December 2009 After reading about Skoy Cloths, the biodegradable paper-towel alternative, on Fake Plastic Fish, I bought a bunch for stocking stuffers and my own kitchen, and I'm now a fan. They're lasting a long time, despite repeated washings in the laundry, and they arrive with minimal packaging.
October 2009 I was already of fan of Straus yogurt (see June 2007), but now I love it even more. According to Michael Straus, a son of the company's founder, Straus yogurt "is made, cooled, and set in stainless-steel vats, unlike most yogurts, which are poured while still hot into plastic cups to cool and set." As someone who's concerned about plastics and chemical safety, I'm happy to hear that!

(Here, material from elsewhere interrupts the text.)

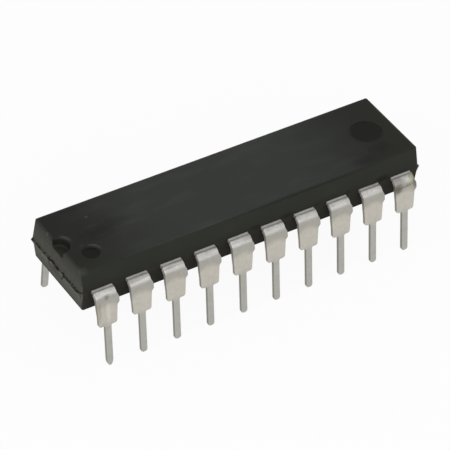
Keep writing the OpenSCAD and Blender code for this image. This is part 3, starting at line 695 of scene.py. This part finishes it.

July 2009 I'm using a lot more baking soda now that I'm making more of an effort to clean the house in a nontoxic way. But from now on I'll be buying Bob's Red Mill, since Arm & Hammer engages in animal testing.
July 2008 Started feeling extra-good about buying one of my fave meat substitutes, Tofurky, after learning that its maker, Turtle Island Foods, is an independent, family-owned company (Unlike Boca Foods, which is a subsidiary of Kraft, and Morningstar, which is owned by Kellogg).
April 2008 I'm going to start buying my canned beans from Eden Foods, for two reasons: it uses custom-made cans that don't contain bisphenol A, and it's an independent, family-operated company.
February 2008 From now on, whenever I order takeout or ask for a doggy bag, I’ll make sure to avoid #6 polystyrene containers (and, of course, Styrofoam).